Recorded information>
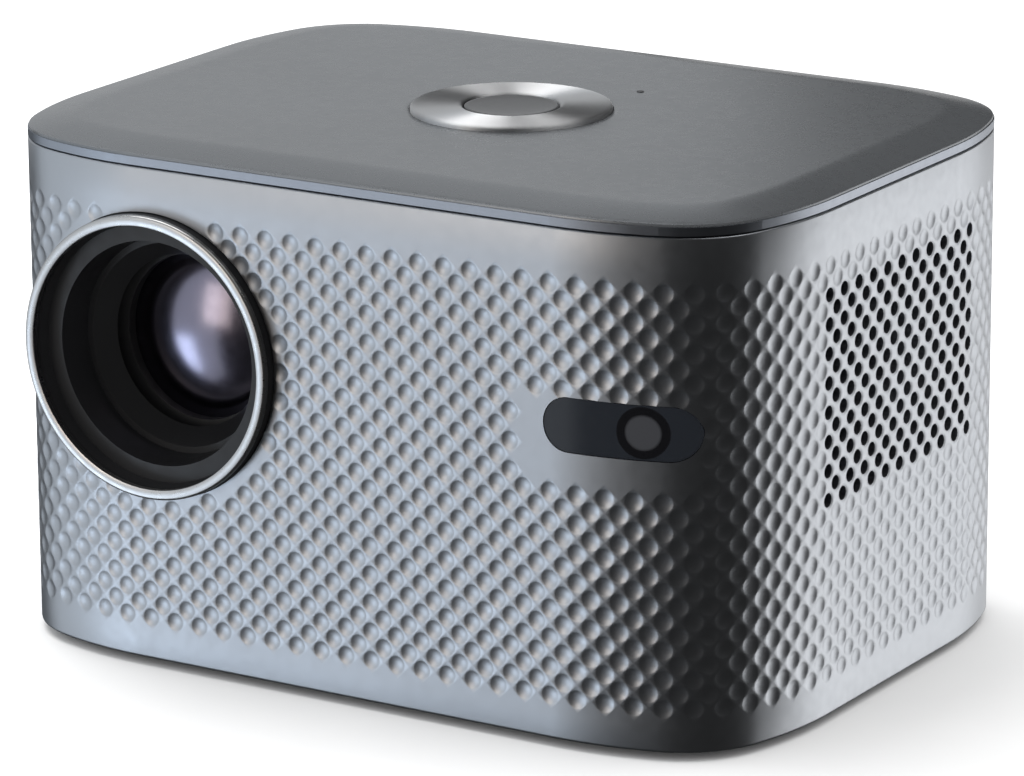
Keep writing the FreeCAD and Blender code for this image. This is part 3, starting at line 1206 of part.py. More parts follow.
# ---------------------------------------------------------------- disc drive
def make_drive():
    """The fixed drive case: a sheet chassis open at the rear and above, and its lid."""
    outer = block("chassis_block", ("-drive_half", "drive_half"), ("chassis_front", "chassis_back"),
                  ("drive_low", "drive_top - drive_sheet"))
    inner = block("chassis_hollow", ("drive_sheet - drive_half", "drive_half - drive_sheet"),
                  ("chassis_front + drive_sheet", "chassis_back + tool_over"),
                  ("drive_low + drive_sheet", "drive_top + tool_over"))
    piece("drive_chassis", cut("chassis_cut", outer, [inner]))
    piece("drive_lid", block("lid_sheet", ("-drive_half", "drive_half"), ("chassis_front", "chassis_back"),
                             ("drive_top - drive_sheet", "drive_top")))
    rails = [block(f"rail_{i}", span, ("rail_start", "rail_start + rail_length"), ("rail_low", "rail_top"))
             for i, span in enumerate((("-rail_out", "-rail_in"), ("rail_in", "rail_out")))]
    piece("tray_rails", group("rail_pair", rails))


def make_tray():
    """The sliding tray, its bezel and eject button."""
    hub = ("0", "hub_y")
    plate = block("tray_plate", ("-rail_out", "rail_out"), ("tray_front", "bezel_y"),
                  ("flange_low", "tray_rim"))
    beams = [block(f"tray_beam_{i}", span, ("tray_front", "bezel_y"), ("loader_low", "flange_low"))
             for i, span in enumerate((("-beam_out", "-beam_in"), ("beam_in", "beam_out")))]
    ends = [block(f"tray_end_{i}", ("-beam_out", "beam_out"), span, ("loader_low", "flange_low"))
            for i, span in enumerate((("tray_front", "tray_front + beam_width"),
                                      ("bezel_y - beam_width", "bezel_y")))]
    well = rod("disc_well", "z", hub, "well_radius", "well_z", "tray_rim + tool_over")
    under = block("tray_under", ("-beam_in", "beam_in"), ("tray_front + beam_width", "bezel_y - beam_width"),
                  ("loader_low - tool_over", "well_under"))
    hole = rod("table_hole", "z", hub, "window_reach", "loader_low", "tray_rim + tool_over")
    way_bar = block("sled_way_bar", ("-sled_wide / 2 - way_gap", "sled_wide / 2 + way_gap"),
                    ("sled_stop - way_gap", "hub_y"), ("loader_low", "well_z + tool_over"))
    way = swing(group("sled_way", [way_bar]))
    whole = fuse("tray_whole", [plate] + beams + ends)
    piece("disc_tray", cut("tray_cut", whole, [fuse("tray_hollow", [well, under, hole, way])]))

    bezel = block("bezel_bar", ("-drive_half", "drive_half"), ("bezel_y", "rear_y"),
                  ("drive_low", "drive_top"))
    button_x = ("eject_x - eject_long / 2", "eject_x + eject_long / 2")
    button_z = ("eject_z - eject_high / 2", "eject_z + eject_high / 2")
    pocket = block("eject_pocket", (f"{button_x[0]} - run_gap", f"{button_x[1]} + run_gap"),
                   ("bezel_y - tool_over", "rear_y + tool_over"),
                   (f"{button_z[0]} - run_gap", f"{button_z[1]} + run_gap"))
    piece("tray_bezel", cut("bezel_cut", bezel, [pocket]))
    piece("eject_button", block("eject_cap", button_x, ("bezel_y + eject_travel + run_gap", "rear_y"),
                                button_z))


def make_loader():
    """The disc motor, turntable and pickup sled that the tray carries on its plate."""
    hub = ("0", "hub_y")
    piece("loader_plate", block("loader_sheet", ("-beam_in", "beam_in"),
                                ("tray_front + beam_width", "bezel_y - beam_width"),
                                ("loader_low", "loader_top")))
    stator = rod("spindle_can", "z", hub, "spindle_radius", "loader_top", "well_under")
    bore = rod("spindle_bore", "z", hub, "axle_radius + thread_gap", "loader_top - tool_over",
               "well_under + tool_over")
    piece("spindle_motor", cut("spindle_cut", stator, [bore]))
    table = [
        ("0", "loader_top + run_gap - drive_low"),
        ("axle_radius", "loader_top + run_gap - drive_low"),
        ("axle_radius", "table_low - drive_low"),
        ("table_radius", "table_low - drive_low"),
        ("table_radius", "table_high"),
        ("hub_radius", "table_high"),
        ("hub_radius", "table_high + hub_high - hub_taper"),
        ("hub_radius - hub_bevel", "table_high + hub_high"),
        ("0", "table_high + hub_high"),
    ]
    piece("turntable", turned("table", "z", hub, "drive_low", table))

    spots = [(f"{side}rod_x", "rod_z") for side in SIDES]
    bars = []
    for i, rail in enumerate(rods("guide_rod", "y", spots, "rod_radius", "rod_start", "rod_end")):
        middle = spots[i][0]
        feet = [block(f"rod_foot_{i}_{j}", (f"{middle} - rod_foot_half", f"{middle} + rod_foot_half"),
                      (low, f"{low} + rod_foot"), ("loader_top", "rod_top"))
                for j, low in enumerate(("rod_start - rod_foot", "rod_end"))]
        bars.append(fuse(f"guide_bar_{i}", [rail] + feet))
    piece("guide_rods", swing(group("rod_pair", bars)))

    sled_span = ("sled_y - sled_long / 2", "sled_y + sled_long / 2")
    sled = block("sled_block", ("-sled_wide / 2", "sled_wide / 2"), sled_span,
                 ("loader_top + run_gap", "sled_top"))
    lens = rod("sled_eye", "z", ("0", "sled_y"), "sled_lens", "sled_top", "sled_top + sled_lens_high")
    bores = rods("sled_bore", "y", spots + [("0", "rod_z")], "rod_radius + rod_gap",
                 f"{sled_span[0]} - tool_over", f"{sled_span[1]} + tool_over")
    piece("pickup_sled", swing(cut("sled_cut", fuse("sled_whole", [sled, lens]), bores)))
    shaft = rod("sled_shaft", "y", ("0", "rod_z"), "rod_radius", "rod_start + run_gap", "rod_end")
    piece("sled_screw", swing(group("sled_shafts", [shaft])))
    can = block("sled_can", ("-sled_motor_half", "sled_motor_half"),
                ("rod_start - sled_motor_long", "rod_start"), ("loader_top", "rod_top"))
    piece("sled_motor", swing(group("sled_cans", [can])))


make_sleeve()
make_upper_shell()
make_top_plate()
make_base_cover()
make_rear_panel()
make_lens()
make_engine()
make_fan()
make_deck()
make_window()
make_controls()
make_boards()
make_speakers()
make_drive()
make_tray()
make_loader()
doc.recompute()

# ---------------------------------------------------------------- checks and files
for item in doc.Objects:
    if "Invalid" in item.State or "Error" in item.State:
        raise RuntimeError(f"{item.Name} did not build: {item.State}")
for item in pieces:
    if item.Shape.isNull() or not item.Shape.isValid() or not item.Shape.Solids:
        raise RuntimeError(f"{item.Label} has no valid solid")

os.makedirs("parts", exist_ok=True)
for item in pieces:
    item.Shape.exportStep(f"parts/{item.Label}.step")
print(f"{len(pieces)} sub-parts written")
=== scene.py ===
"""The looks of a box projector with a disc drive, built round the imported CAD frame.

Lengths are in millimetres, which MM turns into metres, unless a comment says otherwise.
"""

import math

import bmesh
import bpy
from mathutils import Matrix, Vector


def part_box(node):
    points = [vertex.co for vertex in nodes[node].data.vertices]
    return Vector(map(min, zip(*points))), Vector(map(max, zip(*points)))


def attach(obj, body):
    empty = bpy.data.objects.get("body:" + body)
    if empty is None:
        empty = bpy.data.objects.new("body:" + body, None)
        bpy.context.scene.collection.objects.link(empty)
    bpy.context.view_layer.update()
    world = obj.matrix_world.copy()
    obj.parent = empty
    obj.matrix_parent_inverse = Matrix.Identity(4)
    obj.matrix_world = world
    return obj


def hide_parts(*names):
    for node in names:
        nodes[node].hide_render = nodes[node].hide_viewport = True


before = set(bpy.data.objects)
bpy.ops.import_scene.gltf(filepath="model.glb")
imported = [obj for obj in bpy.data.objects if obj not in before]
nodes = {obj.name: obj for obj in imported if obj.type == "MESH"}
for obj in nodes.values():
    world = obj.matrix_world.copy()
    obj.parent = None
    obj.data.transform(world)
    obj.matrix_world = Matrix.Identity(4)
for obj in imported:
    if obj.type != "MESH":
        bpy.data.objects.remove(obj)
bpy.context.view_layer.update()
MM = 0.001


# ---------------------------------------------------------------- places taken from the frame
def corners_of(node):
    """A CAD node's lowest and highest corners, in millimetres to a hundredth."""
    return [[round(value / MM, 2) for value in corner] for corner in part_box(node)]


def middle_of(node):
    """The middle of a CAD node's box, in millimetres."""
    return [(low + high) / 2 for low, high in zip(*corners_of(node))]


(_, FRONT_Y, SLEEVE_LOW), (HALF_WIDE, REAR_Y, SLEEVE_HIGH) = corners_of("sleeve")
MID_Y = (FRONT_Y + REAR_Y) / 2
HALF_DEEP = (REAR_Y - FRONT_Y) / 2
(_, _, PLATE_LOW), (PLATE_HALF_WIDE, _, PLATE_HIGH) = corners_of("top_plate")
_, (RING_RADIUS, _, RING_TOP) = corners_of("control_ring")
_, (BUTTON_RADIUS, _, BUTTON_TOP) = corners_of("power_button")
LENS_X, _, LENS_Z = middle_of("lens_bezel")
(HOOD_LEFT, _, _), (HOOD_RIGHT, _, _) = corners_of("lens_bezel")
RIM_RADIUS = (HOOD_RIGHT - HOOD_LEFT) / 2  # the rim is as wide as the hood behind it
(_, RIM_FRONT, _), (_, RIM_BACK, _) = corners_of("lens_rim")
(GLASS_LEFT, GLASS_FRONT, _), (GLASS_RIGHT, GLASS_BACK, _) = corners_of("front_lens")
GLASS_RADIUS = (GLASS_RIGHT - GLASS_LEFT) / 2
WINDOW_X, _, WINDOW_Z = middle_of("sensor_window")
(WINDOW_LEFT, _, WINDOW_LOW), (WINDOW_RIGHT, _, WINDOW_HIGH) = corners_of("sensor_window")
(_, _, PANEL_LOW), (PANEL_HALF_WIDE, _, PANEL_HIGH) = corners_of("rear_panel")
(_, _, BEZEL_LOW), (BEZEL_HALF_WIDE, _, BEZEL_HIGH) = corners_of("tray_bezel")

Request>
Take the listing above and repeat exactly the lines from the one containing "bpy.data.objects.remove(obj)" through the one containing "return [(low +", both included.

Task answer>
        bpy.data.objects.remove(obj)
bpy.context.view_layer.update()
MM = 0.001


# ---------------------------------------------------------------- places taken from the frame
def corners_of(node):
    """A CAD node's lowest and highest corners, in millimetres to a hundredth."""
    return [[round(value / MM, 2) for value in corner] for corner in part_box(node)]


def middle_of(node):
    """The middle of a CAD node's box, in millimetres."""
    return [(low + high) / 2 for low, high in zip(*corners_of(node))]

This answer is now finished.